Traveling solo can be an enriching and affirming experience. It can also be filled with worry and anxiety if we let self-doubt cloud our journey.
Take on the “what if’s” by planning ahead and putting yourself in charge of the resolutions to possible problems. Consider worst case scenarios and mentally problem-solve in advance.
Those nagging worries, from the silly to the serious, can be addressed. Think ahead to what you would do if that worry becomes a reality, then let that worry rest.
Here are a few worries I have heard from fellow travelers and some I have experienced myself.
When heading out the door for a walk or run, a bite for breakfast or a day of sightseeing, getting disoriented can happen.
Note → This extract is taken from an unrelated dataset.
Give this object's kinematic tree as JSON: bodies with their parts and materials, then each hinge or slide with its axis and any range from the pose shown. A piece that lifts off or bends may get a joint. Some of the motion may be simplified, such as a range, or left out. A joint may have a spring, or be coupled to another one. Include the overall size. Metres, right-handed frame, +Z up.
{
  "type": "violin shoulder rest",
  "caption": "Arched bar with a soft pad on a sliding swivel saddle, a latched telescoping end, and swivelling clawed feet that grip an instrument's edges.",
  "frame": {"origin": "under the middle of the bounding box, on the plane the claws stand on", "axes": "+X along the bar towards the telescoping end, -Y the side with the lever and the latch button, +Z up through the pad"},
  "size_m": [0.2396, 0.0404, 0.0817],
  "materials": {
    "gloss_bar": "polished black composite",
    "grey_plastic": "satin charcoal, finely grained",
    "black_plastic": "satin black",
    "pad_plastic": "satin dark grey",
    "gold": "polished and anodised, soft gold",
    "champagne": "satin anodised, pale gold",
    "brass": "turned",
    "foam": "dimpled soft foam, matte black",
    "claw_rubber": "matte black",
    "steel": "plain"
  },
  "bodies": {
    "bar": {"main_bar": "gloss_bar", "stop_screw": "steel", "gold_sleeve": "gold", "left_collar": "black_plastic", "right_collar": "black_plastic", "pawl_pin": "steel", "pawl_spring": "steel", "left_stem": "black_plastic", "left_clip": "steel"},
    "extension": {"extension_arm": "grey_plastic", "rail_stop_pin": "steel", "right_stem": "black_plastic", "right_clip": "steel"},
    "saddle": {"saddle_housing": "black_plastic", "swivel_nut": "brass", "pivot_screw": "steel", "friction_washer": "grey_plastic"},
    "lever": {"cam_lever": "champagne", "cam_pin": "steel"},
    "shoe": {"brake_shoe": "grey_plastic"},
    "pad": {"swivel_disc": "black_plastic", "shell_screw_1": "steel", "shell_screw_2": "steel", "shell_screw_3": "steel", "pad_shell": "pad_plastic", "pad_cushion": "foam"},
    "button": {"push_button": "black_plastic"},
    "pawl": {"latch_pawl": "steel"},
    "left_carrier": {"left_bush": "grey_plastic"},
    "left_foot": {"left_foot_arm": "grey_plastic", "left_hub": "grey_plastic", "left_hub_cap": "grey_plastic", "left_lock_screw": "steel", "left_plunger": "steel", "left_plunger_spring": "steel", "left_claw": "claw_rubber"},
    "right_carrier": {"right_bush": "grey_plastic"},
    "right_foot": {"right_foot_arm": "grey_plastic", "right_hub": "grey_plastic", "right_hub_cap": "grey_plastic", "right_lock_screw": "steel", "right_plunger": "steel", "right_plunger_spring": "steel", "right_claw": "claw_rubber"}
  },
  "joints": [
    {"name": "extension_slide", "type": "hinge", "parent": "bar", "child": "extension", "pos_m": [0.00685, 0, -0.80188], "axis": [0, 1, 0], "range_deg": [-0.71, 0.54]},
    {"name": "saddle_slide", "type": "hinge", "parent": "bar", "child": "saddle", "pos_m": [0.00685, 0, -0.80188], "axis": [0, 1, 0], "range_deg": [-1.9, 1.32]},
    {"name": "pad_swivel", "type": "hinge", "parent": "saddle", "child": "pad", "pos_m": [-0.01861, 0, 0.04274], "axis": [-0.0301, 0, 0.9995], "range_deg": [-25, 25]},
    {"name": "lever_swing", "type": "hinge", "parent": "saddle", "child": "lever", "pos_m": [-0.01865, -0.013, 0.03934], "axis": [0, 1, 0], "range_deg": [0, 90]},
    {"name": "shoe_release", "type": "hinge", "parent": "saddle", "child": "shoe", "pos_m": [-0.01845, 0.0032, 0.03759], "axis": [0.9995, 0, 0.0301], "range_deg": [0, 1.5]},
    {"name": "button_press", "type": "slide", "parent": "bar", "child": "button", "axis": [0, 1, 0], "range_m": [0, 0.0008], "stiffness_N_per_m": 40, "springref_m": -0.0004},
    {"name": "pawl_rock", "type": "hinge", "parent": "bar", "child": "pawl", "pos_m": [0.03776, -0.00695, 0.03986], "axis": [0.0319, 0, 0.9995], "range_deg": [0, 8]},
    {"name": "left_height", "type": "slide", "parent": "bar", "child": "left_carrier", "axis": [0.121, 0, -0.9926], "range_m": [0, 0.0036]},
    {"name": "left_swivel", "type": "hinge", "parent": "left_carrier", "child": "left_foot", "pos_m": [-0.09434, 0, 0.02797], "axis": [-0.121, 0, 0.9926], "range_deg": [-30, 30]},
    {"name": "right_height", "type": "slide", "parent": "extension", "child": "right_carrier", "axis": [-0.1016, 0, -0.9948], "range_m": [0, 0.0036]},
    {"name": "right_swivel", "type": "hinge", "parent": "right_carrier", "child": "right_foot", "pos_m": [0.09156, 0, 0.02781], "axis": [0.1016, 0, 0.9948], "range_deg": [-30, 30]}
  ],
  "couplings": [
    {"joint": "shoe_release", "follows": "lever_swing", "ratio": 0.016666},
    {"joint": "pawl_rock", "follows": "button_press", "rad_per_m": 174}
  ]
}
Possible Resolution: First, if you are staying at a hotel, pick up their business card at the reception desk so you have their phone number and address.
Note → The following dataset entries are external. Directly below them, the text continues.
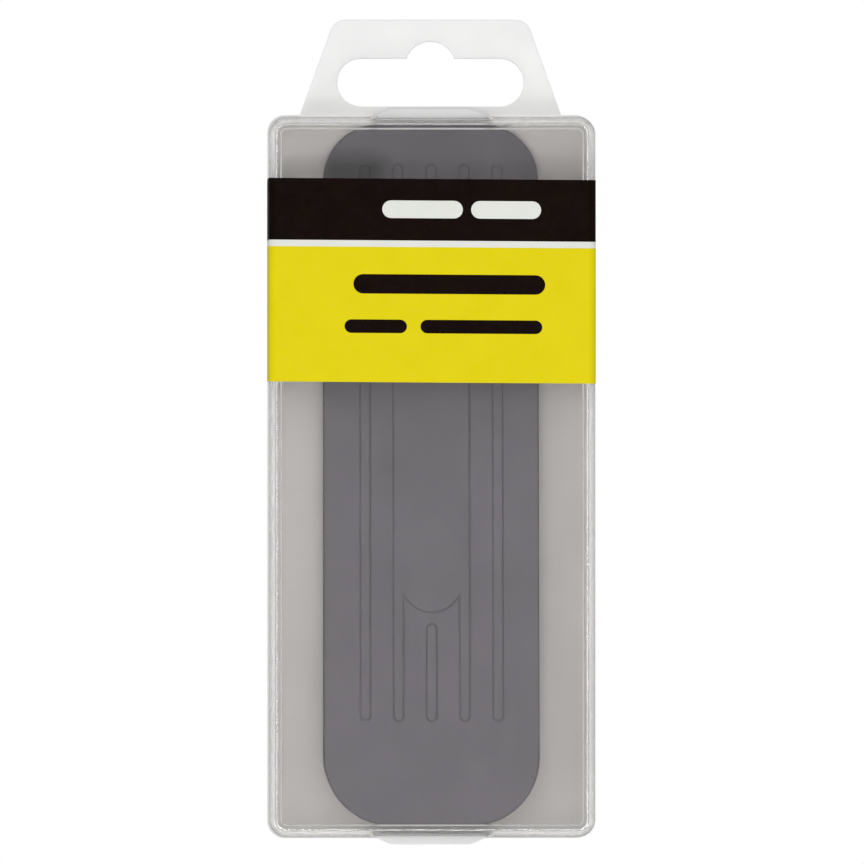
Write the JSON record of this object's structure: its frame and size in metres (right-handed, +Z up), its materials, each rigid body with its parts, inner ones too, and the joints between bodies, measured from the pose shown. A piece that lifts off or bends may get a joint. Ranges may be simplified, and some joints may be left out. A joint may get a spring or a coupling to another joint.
{
  "type": "door wedge",
  "caption": "Ribbed rubber door wedge in a hanging pack: milky back plate with a euro-slot tab, clear cover that pulls off forwards, and a printed label.",
  "frame": {"origin": "centre of the hang slot, on the flat rear face of the back plate", "axes": "+Z up to the hang tab, +X to the viewer's right, +Y out of the rear face; the clear front faces -Y"},
  "size_m": [0.056, 0.0261, 0.1413],
  "materials": {
    "grey_rubber": "matte moulded grey rubber",
    "milky_plastic": "translucent milky moulded plastic, soft sheen",
    "clear_plastic": "clear moulded plastic, polished",
    "printed_label": "printed film in black, white and yellow bands"
  },
  "bodies": {
    "back": {"back_plate": "milky_plastic", "hang_tab": "milky_plastic", "clip_tongue_top": "milky_plastic", "clip_tongue_bottom": "milky_plastic"},
    "wedge": {"door_wedge": "grey_rubber"},
    "cover": {"front_cover": "clear_plastic", "front_label": "printed_label"}
  },
  "joints": [
    {"name": "wedge_lift_out", "type": "slide", "parent": "back", "child": "wedge", "axis": [0, -1, 0], "range_m": [0, 0.045]},
    {"name": "cover_pull_off", "type": "slide", "parent": "wedge", "child": "cover", "axis": [0, -1, 0], "range_m": [0, 0.045]}
  ]
}
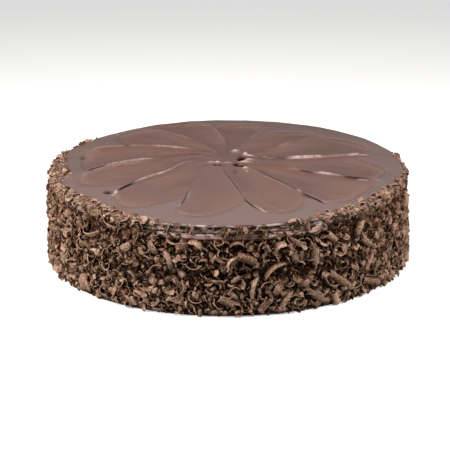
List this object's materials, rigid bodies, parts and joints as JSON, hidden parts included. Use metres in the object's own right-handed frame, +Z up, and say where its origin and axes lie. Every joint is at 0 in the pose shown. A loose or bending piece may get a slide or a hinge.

Next, whether you are at a hotel or a homestay, along with mentally making note of your twists and turns, use your smartphone to take photos of landmarks or street signs at strategic turns or at the metro stop where you emerge to help you backtrack.
This strategy worked well for me, except that one time in Helsinki when my landmark, a Ferris wheel, was dismantled during the day. These things happen.
If you are comfortable with smart phone GPS apps, there are some that can be used offline. Also, hand-held GPS devices can now be rented for reasonable day rates. Having said all that, a single-page paper map of your neighborhood, stuffed in your back pocket, is a great stand-by when all else fails.
If you are in a large hotel, this is a pretty easy fix. You may have a short delay in getting to your room, but a desk clerk will likely ask for identification and then provide a rekeyed entry card.
If you have rented a homestay, this can be a serious concern as the property manager or owner may not be immediately available. I’ve also noticed that some small boutique hotels in Europe do not have a 24-hour desk.
If you have nightmares about standing keyless outside your door, in the dark and cold of a strange city, consider ahead of time what your options would be.
As you acquaint yourself with your neighborhood, check on where your closest help might be. Is there a nearby neighborhood police station? Is there a hotel or two in reasonable walking distance?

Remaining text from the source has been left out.